The final question concerns the conversation during recess between one of the jurors and a witness, Dr. Boyle. A similar situation was presented in Lawrence v. Tandy & Allen , 14 N.J. 1, 10 (1953). There, as here, the court investigated the incident and satisfied itself that the nature of the conversation was not such as to prejudice the defendant's right to a fair trial. However, in the instant case, unlike the Lawrence case, counsel did not acquiesce in the court's ruling and so did not waive his right to review. Investigation disclosed that Dr. Boyle's conversation with the juror comprised merely a greeting by the latter which was returned by the doctor who had once treated her. This court, in Jardine Estates, Inc. v. Donna Brook Corp. , 42 N.J. Super. 332 (App. Div. 1956), quoted from State v. Auld , 2 N.J. 426, 432 (1949), as follows:

"'If the record showed affirmatively the defendant had been prejudiced by the improper communication there would be reversible error. Likewise if the record failed to show whether or not the communication was prejudicial it would be presumed to be so, and be cause for a reversal. "On the other hand if the record shows affirmatively that the communication had no tendency to influence the verdict * * * [it] * * * does not require a reversal."'"

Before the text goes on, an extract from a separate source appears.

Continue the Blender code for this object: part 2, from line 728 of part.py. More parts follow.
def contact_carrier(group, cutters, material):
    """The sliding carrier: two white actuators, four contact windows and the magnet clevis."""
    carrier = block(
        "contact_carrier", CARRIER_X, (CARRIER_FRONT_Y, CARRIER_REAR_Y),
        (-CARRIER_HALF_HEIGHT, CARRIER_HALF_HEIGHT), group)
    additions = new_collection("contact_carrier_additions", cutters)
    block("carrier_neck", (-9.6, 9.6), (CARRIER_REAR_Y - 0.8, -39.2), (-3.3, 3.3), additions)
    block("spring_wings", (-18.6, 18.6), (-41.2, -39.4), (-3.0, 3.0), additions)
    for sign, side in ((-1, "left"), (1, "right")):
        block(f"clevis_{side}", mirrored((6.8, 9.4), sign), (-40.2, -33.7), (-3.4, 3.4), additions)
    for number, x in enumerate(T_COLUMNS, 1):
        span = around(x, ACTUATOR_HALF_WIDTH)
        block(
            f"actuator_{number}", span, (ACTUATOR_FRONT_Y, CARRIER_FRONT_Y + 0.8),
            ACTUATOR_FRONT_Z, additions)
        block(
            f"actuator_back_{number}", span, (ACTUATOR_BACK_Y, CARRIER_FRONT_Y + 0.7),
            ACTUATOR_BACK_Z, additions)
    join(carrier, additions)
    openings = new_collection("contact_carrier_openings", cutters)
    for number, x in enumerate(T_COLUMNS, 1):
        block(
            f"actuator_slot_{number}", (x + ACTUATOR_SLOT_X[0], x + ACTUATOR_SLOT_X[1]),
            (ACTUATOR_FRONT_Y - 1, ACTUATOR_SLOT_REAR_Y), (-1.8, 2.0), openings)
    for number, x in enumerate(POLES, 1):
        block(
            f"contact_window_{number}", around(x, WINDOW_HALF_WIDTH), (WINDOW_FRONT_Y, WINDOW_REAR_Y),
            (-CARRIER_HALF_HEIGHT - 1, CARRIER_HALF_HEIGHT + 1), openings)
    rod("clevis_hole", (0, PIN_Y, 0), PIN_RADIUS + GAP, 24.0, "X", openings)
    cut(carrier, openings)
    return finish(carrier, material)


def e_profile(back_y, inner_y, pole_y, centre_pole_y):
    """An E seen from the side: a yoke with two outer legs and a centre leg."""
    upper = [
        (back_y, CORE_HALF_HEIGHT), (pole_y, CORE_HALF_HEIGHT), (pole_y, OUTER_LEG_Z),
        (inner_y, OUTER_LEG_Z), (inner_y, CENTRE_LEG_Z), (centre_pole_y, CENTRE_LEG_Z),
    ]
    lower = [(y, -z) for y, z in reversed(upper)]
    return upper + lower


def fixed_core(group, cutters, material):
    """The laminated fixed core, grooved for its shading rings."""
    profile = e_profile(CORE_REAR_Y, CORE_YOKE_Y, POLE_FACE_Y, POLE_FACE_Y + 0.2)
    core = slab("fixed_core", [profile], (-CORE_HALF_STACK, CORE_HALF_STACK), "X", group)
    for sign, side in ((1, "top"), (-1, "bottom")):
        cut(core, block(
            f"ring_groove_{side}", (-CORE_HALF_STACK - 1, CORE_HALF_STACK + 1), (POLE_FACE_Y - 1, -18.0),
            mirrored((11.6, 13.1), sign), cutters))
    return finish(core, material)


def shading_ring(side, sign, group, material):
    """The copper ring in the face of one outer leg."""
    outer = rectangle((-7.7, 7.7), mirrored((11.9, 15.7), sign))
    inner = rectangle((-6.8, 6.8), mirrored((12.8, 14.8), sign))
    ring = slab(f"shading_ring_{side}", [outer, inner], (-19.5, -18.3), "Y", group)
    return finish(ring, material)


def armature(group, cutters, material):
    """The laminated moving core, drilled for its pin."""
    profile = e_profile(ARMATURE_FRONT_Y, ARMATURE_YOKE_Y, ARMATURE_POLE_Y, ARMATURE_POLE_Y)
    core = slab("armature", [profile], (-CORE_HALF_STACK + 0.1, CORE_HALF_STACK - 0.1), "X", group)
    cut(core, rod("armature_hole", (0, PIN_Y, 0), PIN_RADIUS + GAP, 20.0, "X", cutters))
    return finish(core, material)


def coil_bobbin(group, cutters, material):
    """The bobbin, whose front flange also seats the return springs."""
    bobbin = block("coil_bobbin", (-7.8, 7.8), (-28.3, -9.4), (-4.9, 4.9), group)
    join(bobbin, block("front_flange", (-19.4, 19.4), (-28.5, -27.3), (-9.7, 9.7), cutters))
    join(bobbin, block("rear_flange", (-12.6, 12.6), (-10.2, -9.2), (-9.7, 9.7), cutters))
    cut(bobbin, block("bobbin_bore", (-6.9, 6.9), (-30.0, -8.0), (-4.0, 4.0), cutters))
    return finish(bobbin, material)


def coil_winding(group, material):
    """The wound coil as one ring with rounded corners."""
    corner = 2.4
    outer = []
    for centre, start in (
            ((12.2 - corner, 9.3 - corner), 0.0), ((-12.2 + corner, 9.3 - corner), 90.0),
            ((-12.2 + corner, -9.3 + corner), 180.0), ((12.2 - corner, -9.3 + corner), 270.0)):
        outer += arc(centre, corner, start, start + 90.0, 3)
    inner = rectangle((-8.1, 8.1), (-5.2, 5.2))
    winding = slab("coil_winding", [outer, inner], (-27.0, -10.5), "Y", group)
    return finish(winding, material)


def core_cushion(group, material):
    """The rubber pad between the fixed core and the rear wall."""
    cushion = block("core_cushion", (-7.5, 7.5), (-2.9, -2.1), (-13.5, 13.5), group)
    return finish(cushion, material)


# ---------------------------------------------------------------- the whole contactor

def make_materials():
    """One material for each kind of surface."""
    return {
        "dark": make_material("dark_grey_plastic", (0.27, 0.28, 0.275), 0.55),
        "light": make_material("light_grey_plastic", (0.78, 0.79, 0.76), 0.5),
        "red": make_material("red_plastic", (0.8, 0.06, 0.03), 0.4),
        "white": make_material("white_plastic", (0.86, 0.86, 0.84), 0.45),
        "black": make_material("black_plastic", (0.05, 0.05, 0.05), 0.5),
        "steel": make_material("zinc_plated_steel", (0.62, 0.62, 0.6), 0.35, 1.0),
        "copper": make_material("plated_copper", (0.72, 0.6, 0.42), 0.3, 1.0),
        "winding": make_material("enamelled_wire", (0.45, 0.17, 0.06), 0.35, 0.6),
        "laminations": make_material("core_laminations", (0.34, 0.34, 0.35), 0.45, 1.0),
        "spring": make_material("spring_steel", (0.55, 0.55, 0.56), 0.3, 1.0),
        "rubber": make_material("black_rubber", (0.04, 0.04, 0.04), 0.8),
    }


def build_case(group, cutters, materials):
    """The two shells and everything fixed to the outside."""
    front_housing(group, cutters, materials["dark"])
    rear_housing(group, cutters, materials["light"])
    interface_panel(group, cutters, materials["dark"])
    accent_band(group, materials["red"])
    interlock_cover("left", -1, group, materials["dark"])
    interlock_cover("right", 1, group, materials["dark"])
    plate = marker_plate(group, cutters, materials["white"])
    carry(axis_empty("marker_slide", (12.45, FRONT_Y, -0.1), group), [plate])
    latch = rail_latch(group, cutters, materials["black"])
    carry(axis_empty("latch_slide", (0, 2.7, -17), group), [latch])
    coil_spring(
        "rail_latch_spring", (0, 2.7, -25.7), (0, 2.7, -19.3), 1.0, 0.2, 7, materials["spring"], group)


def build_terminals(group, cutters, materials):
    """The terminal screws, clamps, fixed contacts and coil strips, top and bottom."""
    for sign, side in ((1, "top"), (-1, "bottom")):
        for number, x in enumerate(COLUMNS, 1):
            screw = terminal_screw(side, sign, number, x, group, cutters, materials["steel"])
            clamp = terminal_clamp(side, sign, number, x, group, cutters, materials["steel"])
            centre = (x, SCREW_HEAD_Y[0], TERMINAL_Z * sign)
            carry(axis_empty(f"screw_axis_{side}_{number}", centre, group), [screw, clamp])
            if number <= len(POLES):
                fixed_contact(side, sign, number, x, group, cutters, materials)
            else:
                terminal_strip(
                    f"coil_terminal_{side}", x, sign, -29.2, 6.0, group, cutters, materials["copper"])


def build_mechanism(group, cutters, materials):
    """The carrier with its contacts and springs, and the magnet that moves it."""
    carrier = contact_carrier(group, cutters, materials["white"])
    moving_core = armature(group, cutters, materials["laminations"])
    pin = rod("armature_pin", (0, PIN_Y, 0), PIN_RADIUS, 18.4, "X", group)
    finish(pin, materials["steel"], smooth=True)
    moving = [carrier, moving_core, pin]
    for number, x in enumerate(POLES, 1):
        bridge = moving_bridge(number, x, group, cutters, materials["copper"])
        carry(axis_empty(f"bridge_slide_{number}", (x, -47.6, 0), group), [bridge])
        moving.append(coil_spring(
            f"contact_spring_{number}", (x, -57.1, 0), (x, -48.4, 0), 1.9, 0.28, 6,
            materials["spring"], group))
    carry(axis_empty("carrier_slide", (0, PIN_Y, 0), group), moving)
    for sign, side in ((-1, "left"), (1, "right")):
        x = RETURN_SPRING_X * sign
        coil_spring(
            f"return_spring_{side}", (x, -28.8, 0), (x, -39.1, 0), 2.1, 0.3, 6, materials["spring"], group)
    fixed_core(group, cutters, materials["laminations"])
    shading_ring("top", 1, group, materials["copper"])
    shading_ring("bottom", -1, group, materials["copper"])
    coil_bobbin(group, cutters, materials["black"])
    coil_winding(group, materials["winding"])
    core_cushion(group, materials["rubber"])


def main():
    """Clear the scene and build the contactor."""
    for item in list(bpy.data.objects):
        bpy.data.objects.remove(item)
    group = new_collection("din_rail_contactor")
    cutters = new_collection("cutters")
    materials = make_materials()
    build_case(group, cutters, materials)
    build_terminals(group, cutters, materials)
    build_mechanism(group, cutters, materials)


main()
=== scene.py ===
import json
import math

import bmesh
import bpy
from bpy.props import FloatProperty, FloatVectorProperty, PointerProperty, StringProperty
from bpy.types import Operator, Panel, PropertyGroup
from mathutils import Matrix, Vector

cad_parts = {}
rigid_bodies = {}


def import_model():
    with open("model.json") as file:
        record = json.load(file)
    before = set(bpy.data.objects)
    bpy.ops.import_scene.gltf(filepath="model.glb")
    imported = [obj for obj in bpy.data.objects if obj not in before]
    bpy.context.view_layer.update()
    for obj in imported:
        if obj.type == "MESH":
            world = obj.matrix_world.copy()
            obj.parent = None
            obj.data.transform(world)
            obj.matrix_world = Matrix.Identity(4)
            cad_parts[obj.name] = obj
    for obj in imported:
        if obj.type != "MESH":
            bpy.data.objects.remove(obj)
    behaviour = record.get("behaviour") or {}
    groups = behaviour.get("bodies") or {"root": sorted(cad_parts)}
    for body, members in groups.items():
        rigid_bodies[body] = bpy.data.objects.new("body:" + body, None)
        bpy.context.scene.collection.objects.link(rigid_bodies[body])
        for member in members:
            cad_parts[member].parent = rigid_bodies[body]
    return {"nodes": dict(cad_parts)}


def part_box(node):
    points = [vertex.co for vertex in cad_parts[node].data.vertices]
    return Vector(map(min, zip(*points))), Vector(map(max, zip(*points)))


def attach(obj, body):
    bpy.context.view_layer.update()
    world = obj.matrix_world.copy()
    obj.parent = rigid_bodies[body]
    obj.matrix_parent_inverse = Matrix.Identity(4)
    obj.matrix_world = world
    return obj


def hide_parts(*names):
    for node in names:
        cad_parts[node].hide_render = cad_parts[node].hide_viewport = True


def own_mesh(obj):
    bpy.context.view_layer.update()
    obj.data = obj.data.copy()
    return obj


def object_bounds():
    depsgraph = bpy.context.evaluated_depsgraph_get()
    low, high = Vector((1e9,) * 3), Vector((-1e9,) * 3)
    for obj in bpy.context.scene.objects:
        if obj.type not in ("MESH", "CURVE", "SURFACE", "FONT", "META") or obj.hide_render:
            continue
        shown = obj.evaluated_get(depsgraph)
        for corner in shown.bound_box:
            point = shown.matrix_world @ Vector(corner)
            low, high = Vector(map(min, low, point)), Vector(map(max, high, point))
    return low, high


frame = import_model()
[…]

We find no error in the court's ruling on this point.

Defendant further contends on this appeal that the verdict of the jury was excessive, but, since the cause is to be remanded for a new trial for the reasons already discussed, it is unnecessary to consider the question of damages.

For the reason first above stated the judgment is reversed and the cause remanded for a new trial.